* [GOAL OF THE EXERCISE] Find how many lines contain the word "lifts" and state that number alone.

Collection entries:
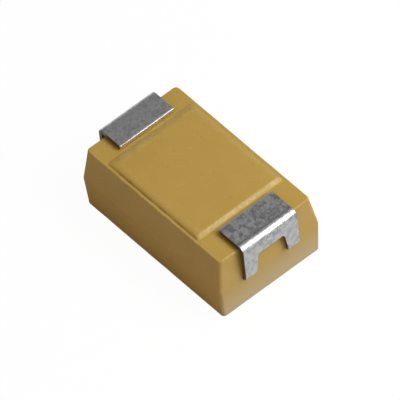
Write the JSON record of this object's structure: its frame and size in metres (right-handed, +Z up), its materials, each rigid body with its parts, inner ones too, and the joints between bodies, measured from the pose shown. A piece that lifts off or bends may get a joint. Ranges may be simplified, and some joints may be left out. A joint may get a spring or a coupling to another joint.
{
  "type": "tantalum capacitor",
  "caption": "Surface-mount tantalum capacitor: a moulded epoxy case with folded tin-plated terminals that end in flat solder pads.",
  "frame": {"origin": "middle of the marked face, which the part lies on with its solder pads up", "axes": "+X along the case towards the anode end, +Y across the case, +Z up through the solder pads"},
  "size_m": [0.0074, 0.0044, 0.0029],
  "materials": {
    "case_moulding": "gold-tan filled epoxy, fine matt mould texture",
    "anode_terminal": "matt tin plate with a fine mottle",
    "cathode_terminal": "matt tin plate with a fine mottle",
    "tantalum_pellet": "sintered, matt dark grey",
    "riser_wire": "drawn, grey",
    "insulating_washer": "waxy white",
    "manganese_dioxide_coat": "matt brown-black",
    "graphite_coat": "matt dark grey",
    "silver_coat": "matt silver paint",
    "silver_adhesive": "matt grey silver-filled adhesive"
  },
  "bodies": {
    "root": {"case_moulding": "case_moulding", "anode_terminal": "anode_terminal", "cathode_terminal": "cathode_terminal", "tantalum_pellet": "tantalum_pellet", "riser_wire": "riser_wire", "insulating_washer": "insulating_washer", "manganese_dioxide_coat": "manganese_dioxide_coat", "graphite_coat": "graphite_coat", "silver_coat": "silver_coat", "silver_adhesive": "silver_adhesive"}
  },
  "joints": []
}
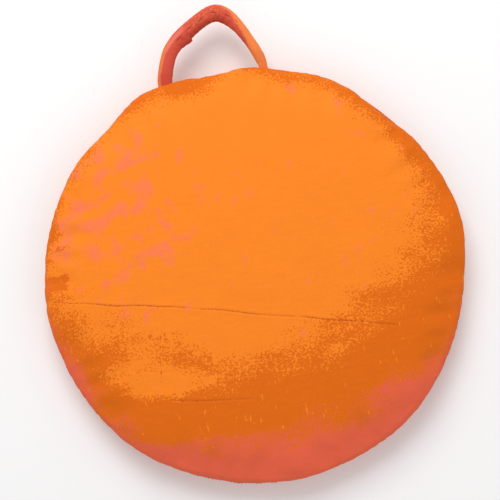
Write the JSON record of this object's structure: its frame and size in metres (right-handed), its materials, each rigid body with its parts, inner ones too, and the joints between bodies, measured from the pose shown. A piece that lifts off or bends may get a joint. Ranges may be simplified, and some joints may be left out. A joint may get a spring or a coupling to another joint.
{
  "type": "practice pad",
  "caption": "Round practice pad closed inside a padded orange fabric cover with a crowned front, a zip along the upper rim and a padded carry handle.",
  "frame": {"origin": "centre of the cover's flat round back, on the surface that the pad lies on", "axes": "+Z straight out of the crowned front; +Y from the centre through the middle of the carry handle; +X towards the zip's closed end"},
  "size_m": [0.385, 0.435, 0.046],
  "materials": {
    "orange_fabric": "matte",
    "zip_tape": "matte",
    "zip_teeth": "satin",
    "zip_metal": "satin",
    "webbing": "matte",
    "foam_wadding": "matte",
    "lining_fabric": "matte",
    "board_wood": "matte",
    "guard_rubber": "matte",
    "grip_rubber": "matte",
    "cushion_foam": "matte",
    "playing_rubber": "matte"
  },
  "bodies": {
    "cover": {"front_panel": "orange_fabric", "back_panel": "orange_fabric", "side_band": "orange_fabric", "zip_band_front": "orange_fabric", "zip_band_back": "orange_fabric", "zip_tape_front": "zip_tape", "zip_tape_back": "zip_tape", "zip_teeth_front": "zip_teeth", "zip_teeth_back": "zip_teeth", "zip_top_stop_front": "zip_metal", "zip_top_stop_back": "zip_metal", "zip_bottom_stop": "zip_metal", "zip_end_tab_right": "orange_fabric", "zip_end_tab_left": "orange_fabric", "front_seam_binding": "webbing", "back_seam_binding": "webbing", "handle_patch_left": "webbing", "handle_patch_right": "webbing", "front_wadding": "foam_wadding", "front_lining": "lining_fabric", "back_wadding": "foam_wadding", "back_lining": "lining_fabric", "side_wadding": "foam_wadding", "base_board": "board_wood", "edge_guard": "guard_rubber", "base_grip_ring": "grip_rubber", "cushion_layer": "cushion_foam", "playing_surface": "playing_rubber"},
    "handle": {"handle_sleeve": "orange_fabric", "handle_core": "foam_wadding"},
    "zip_slider": {"zip_slider": "zip_metal"},
    "zip_pull": {"zip_pull": "zip_metal"}
  },
  "joints": [
    {"name": "handle_swing", "type": "hinge", "parent": "cover", "child": "handle", "pos_m": [0, 0.1888, 0.028], "axis": [1, 0, 0], "range_deg": [-22, 110]},
    {"name": "zip_travel", "type": "hinge", "parent": "cover", "child": "zip_slider", "pos_m": [0, -0.0065, 0.016], "axis": [0, 0, 1], "range_deg": [0, 166]},
    {"name": "pull_swing", "type": "hinge", "parent": "zip_slider", "child": "zip_pull", "pos_m": [0.19191, 0.01624, 0.016], "axis": [0, 0, -1], "range_deg": [0, 175]}
  ]
}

* [RESPONSE TO THE EXERCISE] 2